Why? This is just the same theory he put forward in "A Republic..." and that came out almost 10 years ago. This is nothing new, he has held this belief for a very long time.

Not sure he can be called a conservative either, he shares many views you'd find held by many Democrats--including so it seems Obama and Hillary.

Rewriting history
I am glad that VDH has put the lie to Buchanan's claims that it would have somehow have been beneficial for the Germans to have defeated the Soviets. What good could have come from that? In barely over 12 years the Third Riech managed to murder upwards of 11 million people...what would they have done if they had been able to defeat Soviet Russia? How many more would have been sacrificed on the altar of Hitler's power?

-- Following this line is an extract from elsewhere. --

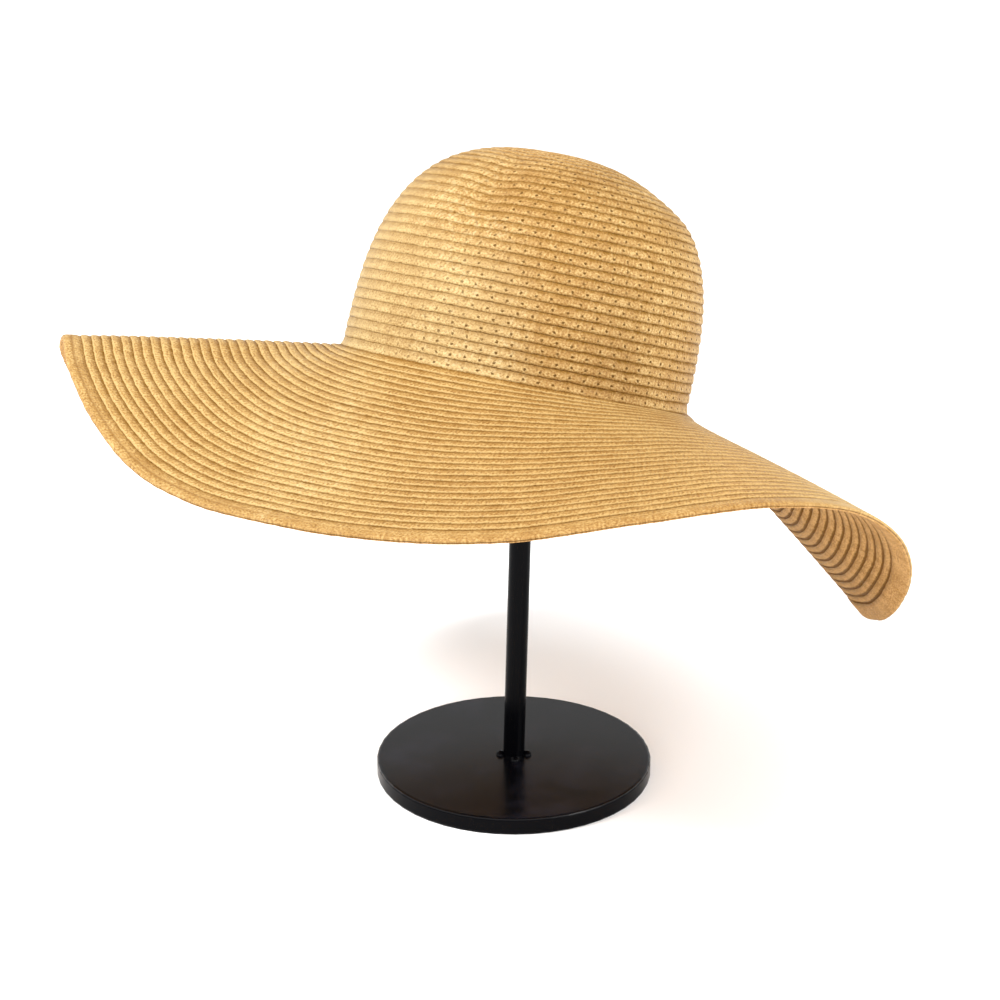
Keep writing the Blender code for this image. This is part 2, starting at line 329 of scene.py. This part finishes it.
def crown_profile():
    """Climbs from 0 at the crown's foot to 1 at its top, and the span each lies at on average."""
    climb = np.linspace(0.0, 1.0, 4001)
    turn = climb * math.pi / 2
    power = 2 / CROWN_SQUARENESS
    reach = np.maximum(np.cos(turn), 0.0) ** power * (CROWN_LENGTH + CROWN_WIDTH) / 4
    height = np.sin(turn) ** power * CROWN_HEIGHT
    rise = np.concatenate([[0.0], np.cumsum(np.hypot(np.diff(reach), np.diff(height)))])
    return climb[::-1], rise[-1] - rise[::-1]


PROFILE_CLIMB, PROFILE_SPAN = crown_profile()
CROWN_SPAN = float(PROFILE_SPAN[-1])
EDGE_SPAN = CROWN_SPAN + BRIM_WIDTH - EDGE_WIDTH
ROW_PITCH = (EDGE_SPAN - CROWN_SPAN) / BRIM_ROWS
ROW_WIDTH = ROW_PITCH + LAP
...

There is nothing wrong with taking a fresh look at history, or wondering "what if?" But there is something disturbing when a person tries to totally rewrite history to conform to his personal beliefs and prejudices; that person is willing to remake history to stroke his own ego. And that type of person is potentially dangerous.

Akagi
Hitler, in "Mein Kampf" stated that the living space he desired for a united Germany was in the east. In fact, this is what he wrote, "If land was desired in Europe, it could be obtained by and large only at the expense of Russia, and this meant that the new Reich must again set itself on the march along the road of the Teutonic Knights of old, to obtain by the German sword sod for the German plow and daily bread for the nation." (pp140)

And in his second volume Hitler stated, "And so we National Socialists...take up where we broke off six hundred years ago. We stop the endless German movement to the south and west, and turn our gaze toward the lan in the East. If we speak of soil in Europe today, we can primarily have in mind only Russia and her vassal border states." (pp654)

Hitler always intended to take Russia for the use of his Reich and expansion to the west was not his highest priority, which is probably why he went after Poland and Czechoslovakia after attempting to unify the German speaking peoples around him under the Nazi banner. (I suppose that Czechoslovakia & Poland qualify as "vassal states".)

Oh and one more thing
Wrat Wrangler:

More than that at home? Yes, Japan had the Zuikaku the Shokaku, which were being repaired and refitted after Coral Sea and the Ryujo and Zuiho. The Ryujo at the time took part in the operations against Dutch Harbor and the Zuiho was part of the Midway operations but didn't take part in the battle.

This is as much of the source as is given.